Set task —
Find the lines that contain the word "parts" and copy each one.

---*---

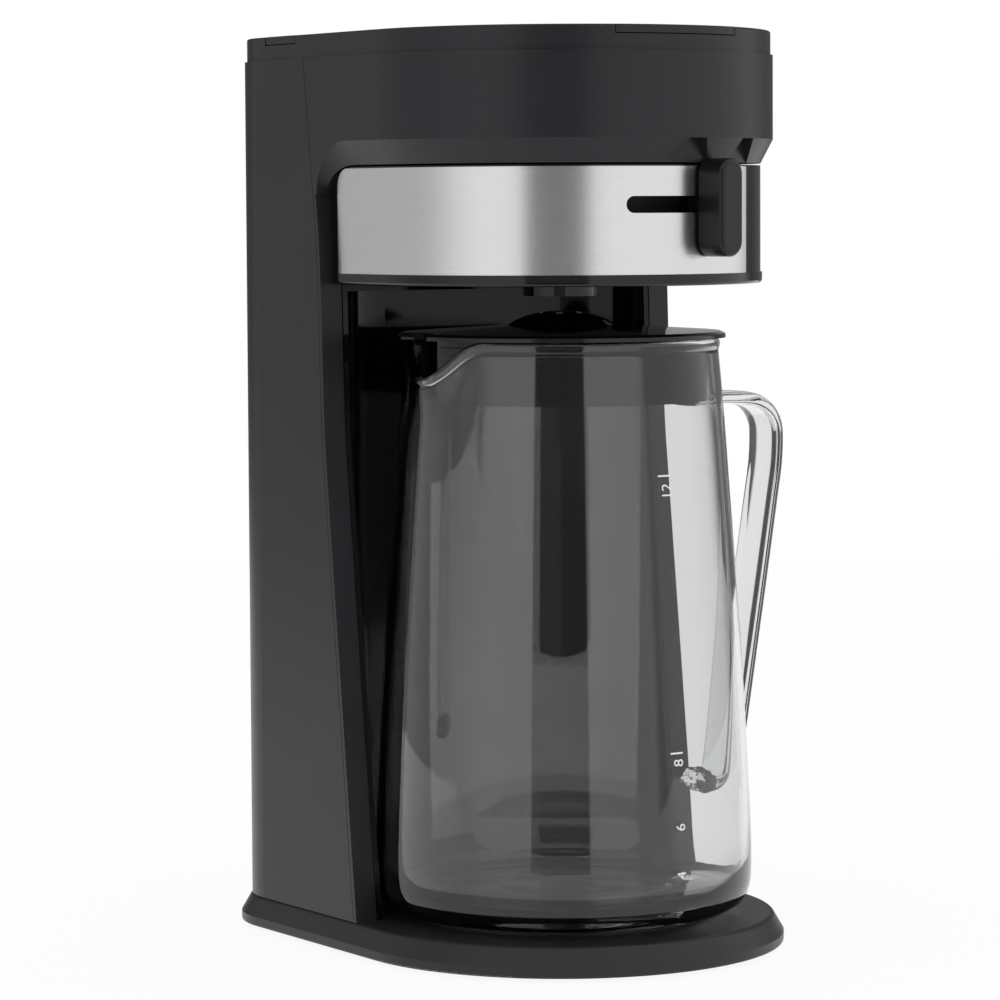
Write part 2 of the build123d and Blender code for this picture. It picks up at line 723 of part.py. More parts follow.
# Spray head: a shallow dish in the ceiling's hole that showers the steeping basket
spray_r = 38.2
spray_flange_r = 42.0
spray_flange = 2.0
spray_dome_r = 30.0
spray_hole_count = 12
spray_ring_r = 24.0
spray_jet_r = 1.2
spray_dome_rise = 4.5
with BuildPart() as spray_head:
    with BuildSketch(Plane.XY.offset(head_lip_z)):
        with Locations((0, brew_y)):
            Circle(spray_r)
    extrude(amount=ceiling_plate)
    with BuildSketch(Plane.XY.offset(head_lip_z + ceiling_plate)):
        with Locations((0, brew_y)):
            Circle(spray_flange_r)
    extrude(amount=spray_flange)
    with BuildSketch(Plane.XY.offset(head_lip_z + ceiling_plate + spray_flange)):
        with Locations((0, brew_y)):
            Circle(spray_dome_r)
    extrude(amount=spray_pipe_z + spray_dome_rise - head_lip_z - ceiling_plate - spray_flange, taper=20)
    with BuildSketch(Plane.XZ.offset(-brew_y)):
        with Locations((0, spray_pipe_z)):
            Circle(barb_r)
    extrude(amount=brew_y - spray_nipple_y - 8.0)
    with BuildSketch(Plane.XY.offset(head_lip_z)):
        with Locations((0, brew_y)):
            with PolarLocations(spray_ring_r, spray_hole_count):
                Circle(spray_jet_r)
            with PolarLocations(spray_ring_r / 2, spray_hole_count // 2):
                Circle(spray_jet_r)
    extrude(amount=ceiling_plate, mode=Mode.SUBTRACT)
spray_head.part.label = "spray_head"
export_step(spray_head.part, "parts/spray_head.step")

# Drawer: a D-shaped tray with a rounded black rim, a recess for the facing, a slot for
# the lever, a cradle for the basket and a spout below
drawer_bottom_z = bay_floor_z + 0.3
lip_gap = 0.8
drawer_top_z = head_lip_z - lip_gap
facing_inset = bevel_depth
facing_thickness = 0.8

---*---

Correct answer —
Write part 2 of the build123d and Blender code for this picture. It picks up at line 723 of part.py. More parts follow.
export_step(spray_head.part, "parts/spray_head.step")